Part D Now using the full rain dataset, find the true median value of the population. Does it fall within the intervals you constructed in Part A? How about Part B? Why did it work for one and not the other?
Suppose that an investigator sets out to test 200 null hypotheses where exactly half of them are true and half of them are not. Additionally, suppose the tests have a Type I error rate of 5% and a Type II error rate of 20%
Out of the 200 hypothesis tests carried out, how many should be expect to be Type I errors?
How many would be Type II errors?
Of the 200 tests, how many times would the investigator correctly fail to reject the null hypothesis?

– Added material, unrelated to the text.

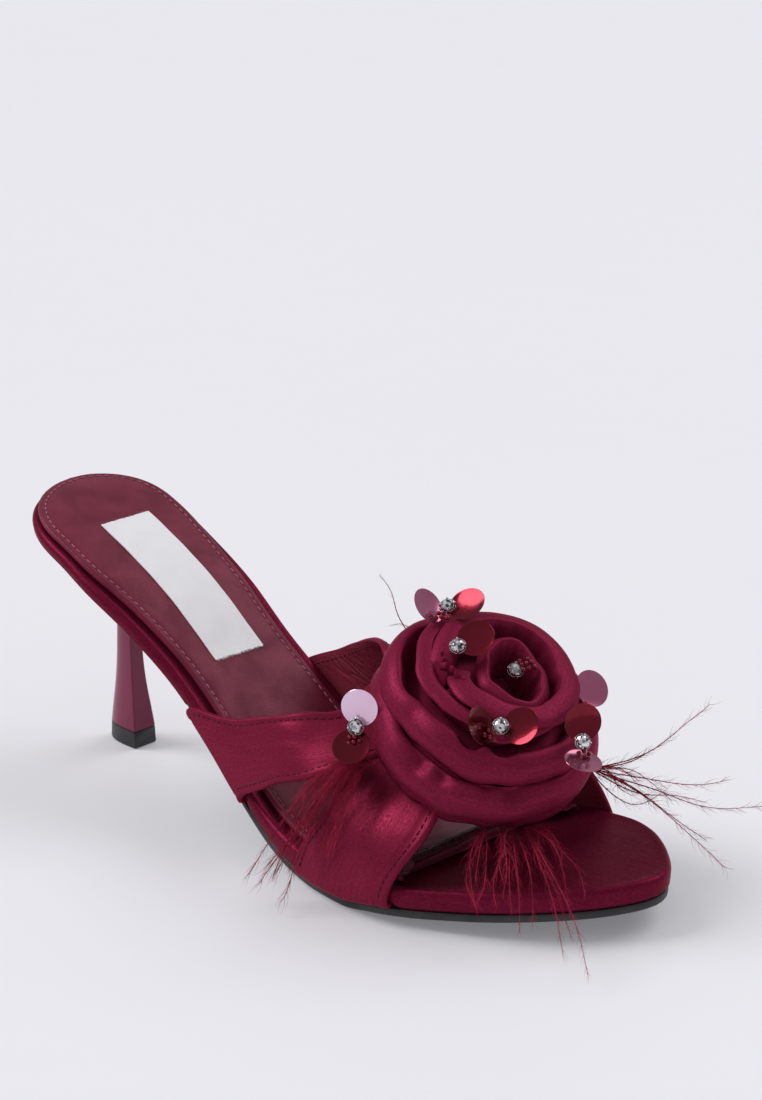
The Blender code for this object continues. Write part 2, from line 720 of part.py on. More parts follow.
# Feather bunches: root as radius share, angle and drop below the rim plane (mm), then plumes as
# tip offsets from the strap point under the rose (forward, inward, up) and the bow of the middle
# (outward, up), all mm
BUNCHES = {
    "near": ((0.97, -118, 4.1), (
        (-32, -59, -31, 0, 6), (-30, -58, -35, 0, 5), (-21, -57, -37, 0, 7), (-21, -53, -9, 0, 4),
        (-7, -52, -19, 0, 4), (-19, -51, -5, 0, 3))),
    "front": ((0.94, -38, 4.6), (
        (38, -40, -24, 0, 1), (41, -37, -24, 0, 1), (56, -42, -24, 0, 3), (73, -32, -36, 0, 6),
        (54, -13, -24, 0, 2))),
    "inner": ((1.012, 50, 1.0), (
        (43, 49, 11, 4, -3), (22, 43, -19, 0, 2), (32, 45, -21, 0, 4), (58, 54, -19, 0, -3),
        (35, 38, -21, 0, 2), (48, 42, -15, 0, -4), (60, 37, -31, 0, 4))),
    "back": ((1.06, 160, -3.0), (
        (-31, -7, 45, 7, 0), (-41, 6, 23, 3, 2), (-28, 15, 29, 6, 2))),
}


def tube(points, radii, sides):
    """Vertices and faces of a tapering tube with closed ends."""
    verts, faces = [], []
    ref = Vector((0.31, 0.22, 0.92)).normalized()
    for i, p in enumerate(points):
        d = (points[min(i + 1, len(points) - 1)] - points[max(i - 1, 0)]).normalized()
        a = d.cross(ref).normalized()
        b = d.cross(a).normalized()
        for k in range(sides):
            t = 2 * math.pi * k / sides
            verts.append(p + (a * math.cos(t) + b * math.sin(t)) * radii[i])
    for i in range(len(points) - 1):
        for k in range(sides):
            j = (k + 1) % sides
            faces.append((i * sides + k, i * sides + j, (i + 1) * sides + j, (i + 1) * sides + k))
    faces.append(tuple(range(sides)))
    faces.append(tuple(range((len(points) - 1) * sides, len(points) * sides)))
    return verts, faces


def make_feathers():
    """Bunches of thin plumes rooted under the rim of the rose."""
    for name, ((rs, deg, drop), plumes) in BUNCHES.items():
        a = math.radians(deg)
        root = rose_point(rs * ROSE_R, a, -drop * MM)
        knot_r = 1.1 * MM
        knot = [(0.1, -1.0), (0.75, -0.65), (1.0, 0.0), (0.75, 0.65), (0.1, 1.0)]
        rings = [[root + Vector((knot_r * r * math.cos(k * math.pi / 4),
                                 knot_r * r * math.sin(k * math.pi / 4), knot_r * z))
                  for k in range(8)] for r, z in knot]
        ob = loft(f"feathers_{name}", rings, "feather")
        radial = ROSE_U * math.cos(a) + ROSE_V * math.sin(a)
        outward = Vector((radial.x, radial.y, 0)).normalized()
        for n, (fx, fy, fz, bow_out, bow_up) in enumerate(plumes):
            tip = ROSE_FOOT + Vector((fx, fy, fz)) * MM
            mid = (root + tip) / 2 + (outward * bow_out + Vector((0, 0, bow_up))) * 2 * MM
            pts, radii = [], []
            for k in range(8):
                t = k / 7
                pts.append(root * (1 - t) ** 2 + mid * 2 * t * (1 - t) + tip * t**2)
                radii.append((0.42 + 0.25 * math.sin(math.pi * t) - 0.30 * t) * MM)
            v, f = tube(pts, radii, 4)
            cut(ob, solid(f"plume_{name}_{n}", v, f, None, cutter=True), "UNION")


def centre_all():
    """Move every part so the origin lies under the middle of the whole shoe."""
    pts = [v.co for ob in PARTS.objects for v in ob.data.vertices]
    lo = Vector([min(p[k] for p in pts) for k in range(3)])
    hi = Vector([max(p[k] for p in pts) for k in range(3)])
    shift = Vector((-(lo.x + hi.x) / 2, -(lo.y + hi.y) / 2, -lo.z))
    for ob in list(PARTS.objects) + list(CUTTERS.objects):
        ob.data.transform(Matrix.Translation(shift))


def main():
    """Build every part of the shoe."""
    footbed = make_footbed()
    make_outsole()
    make_sock()
    make_label()
    make_heel()
    make_heel_tip()
    make_straps(footbed)
    make_rose()
    make_groups()
    make_feathers()
    centre_all()


main()
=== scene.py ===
"""Dressed model of the right-foot satin mule: lasted sole, crossed straps, wound rose, sequins, feathers.

Sizes are in metres. Shapes are worked out in the pattern's own frame, where the back of the heel is at
x = 0, and are moved into the row frame by one shift when a piece's mesh is finished.
"""

import logging
import random
from collections.abc import Callable
from dataclasses import dataclass, field
from enum import Enum
from functools import cache
from math import atan, copysign, cos, exp, pi, radians, sin

import bmesh
import bpy
from bpy.types import Material, Mesh, Node, NodeSocket, NodeTree, Object
from mathutils import Matrix, Vector


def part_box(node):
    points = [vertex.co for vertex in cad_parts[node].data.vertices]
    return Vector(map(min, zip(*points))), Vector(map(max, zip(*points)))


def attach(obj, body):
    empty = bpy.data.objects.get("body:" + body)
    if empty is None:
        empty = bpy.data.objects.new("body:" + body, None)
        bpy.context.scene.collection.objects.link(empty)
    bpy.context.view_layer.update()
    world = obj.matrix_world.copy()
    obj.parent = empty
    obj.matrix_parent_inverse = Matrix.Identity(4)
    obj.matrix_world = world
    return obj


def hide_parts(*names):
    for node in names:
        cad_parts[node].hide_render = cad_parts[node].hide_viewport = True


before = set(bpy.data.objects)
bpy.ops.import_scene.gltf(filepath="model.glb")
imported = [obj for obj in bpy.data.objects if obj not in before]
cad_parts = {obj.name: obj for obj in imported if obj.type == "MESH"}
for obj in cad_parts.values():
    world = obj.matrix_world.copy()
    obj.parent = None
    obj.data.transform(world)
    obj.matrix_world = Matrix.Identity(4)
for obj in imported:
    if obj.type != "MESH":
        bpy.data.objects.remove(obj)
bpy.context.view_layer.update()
LOG = logging.getLogger("mule")

MM = 0.001
Table = tuple[tuple[float, ...], ...]
Colour = tuple[float, float, float, float]
Point = tuple[float, float]
GridUV = Callable[[int, int], Point]
Height = Callable[[float], float]
Inset = Callable[[float, int], float]


class Coords(Enum):
    """What a finish lays its pattern on."""

    UV = "UV"
    OBJECT = "Object"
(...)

Out of all of the tests in which the null hypothesis was rejected, for what percentage was the null hypothesis actually true?
Determine if the following statements are true or false. If they are false, state how they could be corrected.
If a given test statistic is within a 95% confidence interval, it is also within a 99% confidence interval
Decreasing the value of \(\alpha\) will increase the probability of a Type I error
Suppose the null hypothesis for a proportion is \(H_0: p = 0.5\) and we fail to reject. In this case, the true population proportion is equal to 0.5
With large sample sizes, even small differences between the null and observed values can be identified as statistically significant.
A food safety inspector is called upon to investigate a restaurant with a few customer reports of poor sanitation practices. The food safety inspector uses a hypothesis testing framework to evaluate whether regulations are not being met. If he decides the restaurant is in gross violation, its license to serve food will be revoked.
Write in words the null hypothesis
What is a Type I error in this context?
What is a Type II error in this context?
Which error type is more problematic for the restaurant owner? Why?
Which error is more problematic for diners? Why?
As a diner, would you prefer that the food safety inspector requires strong evidence or very strong evidence of health concerns before revoking a restaurant’s license? Explain your reasoning.